Italian politician and surgeon

Famiano Crucianelli (born 1 January 1948 in Rome) is an Italian politician and surgeon.

== Biography ==
A graduated in medicine and a surgeon, Crucianelli was one of the founders of Il manifesto, the eponymous newspaper of the political group previously expelled from the Italian Communist Party (PCI).

With the Manifesto he participated in the creation of the Proletarian Unity Party for Communism (PdUP), for which he was elected deputy in 1979, taking over from a resigner. He was then elected in 1983 on a PCI-PdUP joint list.

He returned to the Chamber of Deputies with the Communist Refoundation Party in 1992 and 1994. In March 1995 he voted the confidence to the Dini Cabinet, along with 14 other PRC deputies who had not accepted the directives imposed by the party. These rebel deputies left the PRC and founded the Movement of Unitarian Communists, of which Crucianelli was leader. The movement presented itself in the 1996 general elections into the PDS list and Crucianelli was re-elected deputy.

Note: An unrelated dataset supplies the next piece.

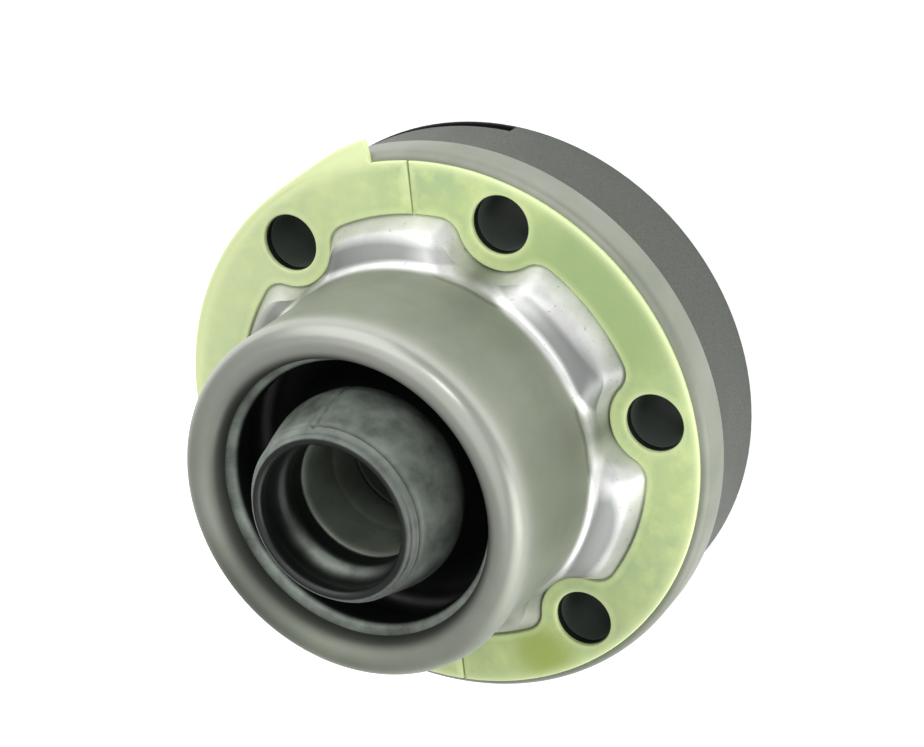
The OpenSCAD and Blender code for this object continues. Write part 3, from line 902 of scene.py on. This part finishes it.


# Sleeve: the imported one's outside, with a lead-in tapering into its bore and a ring groove turned in it
def make_sleeve():
    bore_r = mounts["shaft_bore"]["dims"]["r_mm"]
    sleeve_low, sleeve_high = reach("sleeve")
    cord_low, cord_high = reach("sleeve_seal")
    foot_z, top_z = sleeve_low[2], sleeve_high[2]
    stop_r = sleeve_high[0]
    stop_z = reach("inner_race")[1][2]
    stop_t = 1.6
    wall_r = seat_r - rubber_gap
    groove_r = cord_high[0] - (cord_high[2] - cord_low[2])
    bevel = 0.6
    outside = [
        (bore_r, foot_z), (wall_r, foot_z), (wall_r, stop_z), (stop_r, stop_z),
        (stop_r, stop_z + stop_t), (wall_r, stop_z + stop_t + 1.2),
        (wall_r, cord_low[2]), (groove_r, cord_low[2]), (groove_r, cord_high[2]), (wall_r, cord_high[2]),
        (wall_r, top_z - bevel), (wall_r - bevel, top_z),
    ]
    lead_in = [
        (bore_r + 1.5, top_z), (bore_r + 1.1, top_z - 0.3), (bore_r + 0.8, top_z - 1),
        (bore_r + 0.6, 45.4), (bore_r + 0.4, 44.8), (bore_r, 44.2),
    ]
    ring_groove = [(bore_r, 38.6), (bore_r + 1.8, 38.6), (bore_r + 1.8, 37.6), (bore_r, 37.6)]
    profile = np.array([*outside, *lead_in, *ring_groove])
    piece = make_piece("sleeve_turned", [lathe(profile)], turned_steel, "inner")
    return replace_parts(piece, "sleeve")


make_boot_wall()
make_boot_collar()
make_sleeve()


# Floor, lights and camera
paper = bpy.data.materials.new("white_paper")
paper.use_nodes = True
paper_tree = paper.node_tree
paper_tree.nodes.clear()
paper_fibre = add(paper_tree, "TexNoise", {"Scale": 40, "Detail": 2})
finish_material(paper_tree, {
    "Base Color": mixed(paper_tree, paper_fibre.outputs["Fac"], linear("#f6f6f6"), linear("#fbfbfb")),
    "Roughness": 0.9,
    "Specular IOR Level": 0.1,
    "Emission Color": linear("#ffffff"),
    "Emission Strength": 0.5,
})
floor_mesh = bpy.data.meshes.new("floor")
floor_half = 3000 * MM
floor_corners = [(x * floor_half, y * floor_half, 0) for x, y in ((-1, -1), (1, -1), (1, 1), (-1, 1))]
floor_mesh.from_pydata(floor_corners, [], [(0, 1, 2, 3)])
floor_mesh.materials.append(paper)
floor = bpy.data.objects.new("floor", floor_mesh)
bpy.context.scene.collection.objects.link(floor)

camera_data = bpy.data.cameras.new("camera")
camera_data.lens = 87.55
camera_data.sensor_width = 36
camera_data.clip_end = 20
camera = bpy.data.objects.new("camera", camera_data)
camera.location = Vector((202.63, 125.82, 355.06)) * MM
camera.rotation_euler = Euler([math.radians(a) for a in (-23.184, 26.414, -13.352)])
bpy.context.scene.collection.objects.link(camera)
bpy.context.scene.camera = camera


def softbox(name, place, size, watts):
    """A square soft white light, its place and size in metres, turned to the joint."""
    middle = Vector((0, 0, 35 * MM))
    place = Vector(place)
    data = bpy.data.lights.new(name, "AREA")
    data.shape = "SQUARE"
    data.size = size
    data.energy = watts
    lamp = bpy.data.objects.new(name, data)
    lamp.location = place
    lamp.rotation_euler = (middle - place).to_track_quat("-Z", "Y").to_euler()
    bpy.context.scene.collection.objects.link(lamp)


softbox("key", (-0.25, 1.0, 0.65), 1.2, 8.6)
softbox("low_right", (0.6, -0.85, 0.35), 1.0, 6.8)
softbox("right", (1.0, -0.4, 0.3), 0.6, 3)
softbox("top", (0.1, 0.1, 1.3), 1.5, 6)
softbox("flash", (0.42, 0.47, 0.67), 0.12, 1)

world = bpy.data.worlds.new("studio")
world.use_nodes = True
world.node_tree.nodes["Background"].inputs["Color"].default_value = linear("#ffffff")
world.node_tree.nodes["Background"].inputs["Strength"].default_value = 0.36
bpy.context.scene.world = world
bpy.context.scene.view_settings.view_transform = "Standard"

In 1998 Crucianelli and the Unitarian Communists joined the Democrats of the Left and in 2001 was re-elected to the Chamber of Deputies with this party. From 18 May 2006 to 8 May 2008 he served in the second Prodi government as undersecretary for foreign affairs. In 2007 he joined the Democratic Left, which he later abandoned in 2008 to join the Democratic Party.